Vendu 9,99 euros, le pull de Noël 100 % acrylique de Lidl s’arrache depuis sa mise en vente en Belgique. Que nous dit cet emballement de l’époque et de la mutation de ses codes ?
Les couleurs sont criardes, le motif principal reprend le logo de l’enseigne Lidl et l’ensemble est de facture relativement médiocre. Pourtant, ce pull Lidl s’arrache. Il est même en rupture de stock depuis sa mise en vente fin novembre en Belgique. Un engouement qui laisse présager le même effet d’emballement en France, où il sera mis en vente dans moins d’une semaine.

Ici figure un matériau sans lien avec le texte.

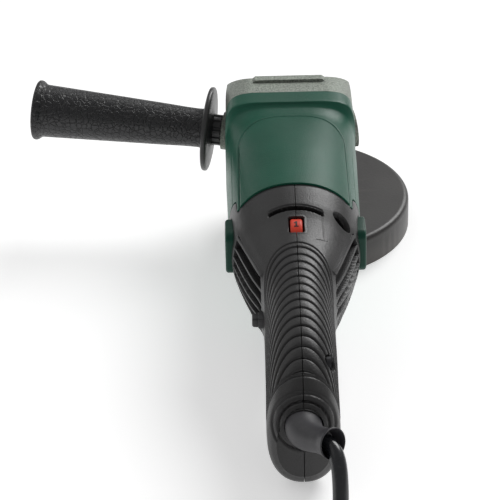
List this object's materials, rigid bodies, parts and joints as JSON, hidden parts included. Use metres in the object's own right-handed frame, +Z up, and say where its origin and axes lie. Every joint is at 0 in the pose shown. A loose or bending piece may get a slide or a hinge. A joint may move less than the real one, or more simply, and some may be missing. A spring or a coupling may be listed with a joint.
{
  "type": "angle grinder",
  "caption": "Corded angle grinder with a long rear handle, cast gear head, green motor housing, side handle and a half guard over the spindle.",
  "frame": {"origin": "centre of the spindle's free end, on the spindle axis", "axes": "+Y from the rear handle towards the gear head, +X to the operator's right, +Z up, against the spindle's free end"},
  "size_m": [0.221, 0.5627, 0.0964],
  "materials": {
    "cast_aluminium": "rough sand-cast, satin",
    "green_plastic": "moulded nylon, semi-gloss",
    "black_plastic": "fine-grained glass-filled nylon",
    "grip_plastic": "leather-textured, semi-gloss",
    "guard_steel": "satin black powder coat",
    "bright_steel": "ground and polished",
    "dark_steel": "blackened",
    "zinc_steel": "zinc plated",
    "laminated_steel": "stacked laminations",
    "copper_winding": "enamelled wire",
    "copper_bars": "turned copper",
    "brass_sheet": "stamped",
    "bronze": "sintered",
    "carbon": "pressed carbon",
    "fan_plastic": "natural nylon",
    "red_plastic": "moulded, semi-gloss",
    "switch_plastic": "moulded",
    "potting": "potted electronics",
    "white_plastic": "moulded",
    "boot_rubber": "soft, satin",
    "cord_rubber": "glossy sheath",
    "plug_rubber": "moulded, satin",
    "nickel_pins": "nickel plated"
  },
  "bodies": {
    "housing": {"gear_housing": "cast_aluminium", "gear_housing_screws": "dark_steel", "bearing_flange": "cast_aluminium", "bearing_flange_screws": "dark_steel", "spindle_bearing": "bright_steel", "spindle_bush": "bronze", "motor_housing": "green_plastic", "air_baffle": "black_plastic", "field_core": "laminated_steel", "field_windings": "copper_winding", "rear_bracket": "black_plastic", "front_bearing": "bright_steel", "rear_bearing": "bright_steel", "brush_holders": "brass_sheet", "carbon_brushes": "carbon", "brush_springs": "bright_steel", "left_brush_cover": "green_plastic", "right_brush_cover": "green_plastic", "left_handle_shell": "black_plastic", "right_handle_shell": "black_plastic", "handle_screws": "zinc_steel", "speed_controller": "potting", "switch_body": "switch_plastic", "trigger_pin": "bright_steel", "cord_clamp": "switch_plastic", "cord_clamp_screws": "zinc_steel", "cord_boot": "boot_rubber", "cord_lead": "cord_rubber", "cord_coil": "cord_rubber", "cord_tail": "cord_rubber", "plug_body": "plug_rubber", "plug_pins": "nickel_pins", "side_handle_grip": "grip_plastic", "side_handle_stud": "zinc_steel"},
    "armature": {"armature_shaft": "bright_steel", "armature_core": "laminated_steel", "armature_windings": "copper_winding", "commutator": "copper_bars", "fan": "fan_plastic", "pinion": "dark_steel", "front_race": "bright_steel", "rear_race": "bright_steel"},
    "spindle": {"spindle": "bright_steel", "spindle_race": "bright_steel", "crown_wheel": "dark_steel", "inner_flange": "zinc_steel", "flange_nut": "dark_steel"},
    "spindle_lock": {"spindle_lock_pin": "bright_steel", "spindle_lock_cap": "black_plastic", "spindle_lock_spring": "bright_steel"},
    "guard": {"guard": "guard_steel", "guard_collar": "guard_steel", "guard_clamp_screw": "zinc_steel"},
    "speed_dial": {"speed_dial": "red_plastic"},
    "trigger": {"trigger": "black_plastic"},
    "switch_plunger": {"switch_plunger": "white_plastic"},
    "lock_button": {"lock_button": "black_plastic"}
  },
  "joints": [
    {"name": "armature_spin", "type": "hinge", "parent": "housing", "child": "armature", "pos_m": [0, -0.092, 0.058], "axis": [0, 1, 0], "continuous": true},
    {"name": "spindle_spin", "type": "hinge", "parent": "housing", "child": "spindle", "pos_m": [0, 0, 0.02], "axis": [0, 0, 1], "continuous": true},
    {"name": "spindle_lock_press", "type": "slide", "parent": "housing", "child": "spindle_lock", "axis": [0, 0, -1], "range_m": [0, 0.0045], "stiffness_N_per_m": 900, "springref_m": -0.002, "deforming": ["spindle_lock_spring"]},
    {"name": "guard_turn", "type": "hinge", "parent": "housing", "child": "guard", "pos_m": [0, 0, 0.018], "axis": [0, 0, 1], "range_deg": [-95, 45]},
    {"name": "speed_dial_turn", "type": "hinge", "parent": "housing", "child": "speed_dial", "pos_m": [0, -0.161, 0.079], "axis": [1, 0, 0], "range_deg": [0, 250]},
    {"name": "trigger_pull", "type": "hinge", "parent": "housing", "child": "trigger", "pos_m": [0, -0.201, 0.028], "axis": [-1, 0, 0], "range_deg": [0, 6], "stiffness_Nm_per_rad": 1.5, "springref_deg": -5.73},
    {"name": "switch_plunger_press", "type": "slide", "parent": "housing", "child": "switch_plunger", "axis": [0, 0, 1], "range_m": [0, 0.003]},
    {"name": "lock_button_press", "type": "slide", "parent": "housing", "child": "lock_button", "axis": [1, 0, 0], "range_m": [0, 0.003], "stiffness_N_per_m": 500, "springref_m": -0.002}
  ],
  "couplings": [
    {"joint": "spindle_spin", "follows": "armature_spin", "ratio": -0.32432},
    {"joint": "switch_plunger_press", "follows": "trigger_pull", "m_per_rad": 0.025}
  ]
}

Cette nouvelle opération marketing reprend le principe des succès obtenus par l'enseigne avec les sneakers et les claquettes siglées du logo Lidl. L’enseigne allemande récidive donc, illustrant une nouvelle fois sa capacité à jouer avec les codes de l’époque, de la célébration du « goût du moche » jusqu'à l'exploitation des nouvelles pratiques numériques comme le conso’trading.
« Drop Culture »
Le modèle d’affaire qui consiste à mettre en vente un objet en quantité très limitée, tout en suscitant l’intérêt à grand renfort de communication porte un nom : la « drop culture » . Il a fait les beaux jours de certaines marques de streetwear ou de mode de luxe, comme Supreme et Balenciaga. Une fois le stock limité de produits écoulé, les exemplaires s’échangent sur des sites de revente beaucoup plus chers. Car en économie de marché, la rareté a un prix. Le pull Lidl n’est pas encore disponible en France, mais il se revend déjà sur eBay jusqu’à 50 euros, soit cinq fois son prix de vente initial. La « drop culture » fait ainsi le bonheur des conso’tradeurs, ces individus jeunes, voire très jeunes, qui se saisissent des objets de consommation (souvent les baskets ou les habits de marque) comme d’actifs sur lesquels spéculer. Un paradigme qui illustre les nouvelles pratiques de consommation propres au capitalisme numérique. En intégrant ces usages dans son marketing, l’enseigne allemande joue donc avec habileté avec les codes de l’époque, tout en s’assurant de solides retombées en termes de communication.
Tendance du « schlag »
De l’aveu même de l’enseigne, ce pull a été pensé pour jouer « sur les codes de l’extravagance et du kitsch ». Lidl a donc parfaitement intégré qu’aujourd’hui, le « schlag » est tendance et fait vendre. Une tendance qu’analyse parfaitement Alice Pfeiffer dans l’ouvrage Le goût du moche (Flammarion, 2021). Comme l’explique la journaliste, habituée à traquer le politique derrière l’anecdotique, ce retour d’une esthétique du mauvais est aussi un révélateur des tensions entre les classes sociales. Des codes esthétiques habituellement associés aux classes populaires entrent en concurrence avec les normes bourgeoises de la mode, comme c’est le cas par exemple avec la tendance Y2K. En l’espèce, Lidl, enseigne longtemps associée au cheap et aux fins de mois difficiles, réussit à se déporter sur le terrain très fermé de la hype et de la rareté habituellement associé au luxe. En ayant su se rendre désirable autrement que pour ses prix bas, l'enseigne opère un déplacement qui tient autant du coup marketing que de la revanche symbolique.
Revanche de classe
Ce déplacement peut être vu comme une forme de revanche de classe. « Lidl promet à sa clientèle la fin du déclassement et de la honte sociale. Elle n’est plus composée d’acheteurs lambda qui se rendent en loucedé dans un magasin froid, distant et avare en communication. Tel le Futé d’Agence tous risques, ils sont à l’affût des bons plans et font des achats tendance sans que leurs comptes en banque fassent des loopings », analyse le journaliste Balla Fofana dans Libération. Il est d'ailleurs intéressant de remarquer que dans un contexte économique morose, marqué par l'inflation, la stagnation des salaires et donc la perte de pouvoir d'achat, les marques de hard-discount ont perdu leur caractère stigmatisant. Aldi, un concurrent de l'enseigne Lidl, a également gagné en popularité. Jusqu'à susciter aux États-Unis la formation d'une communauté et d'une subculture propres à la marque.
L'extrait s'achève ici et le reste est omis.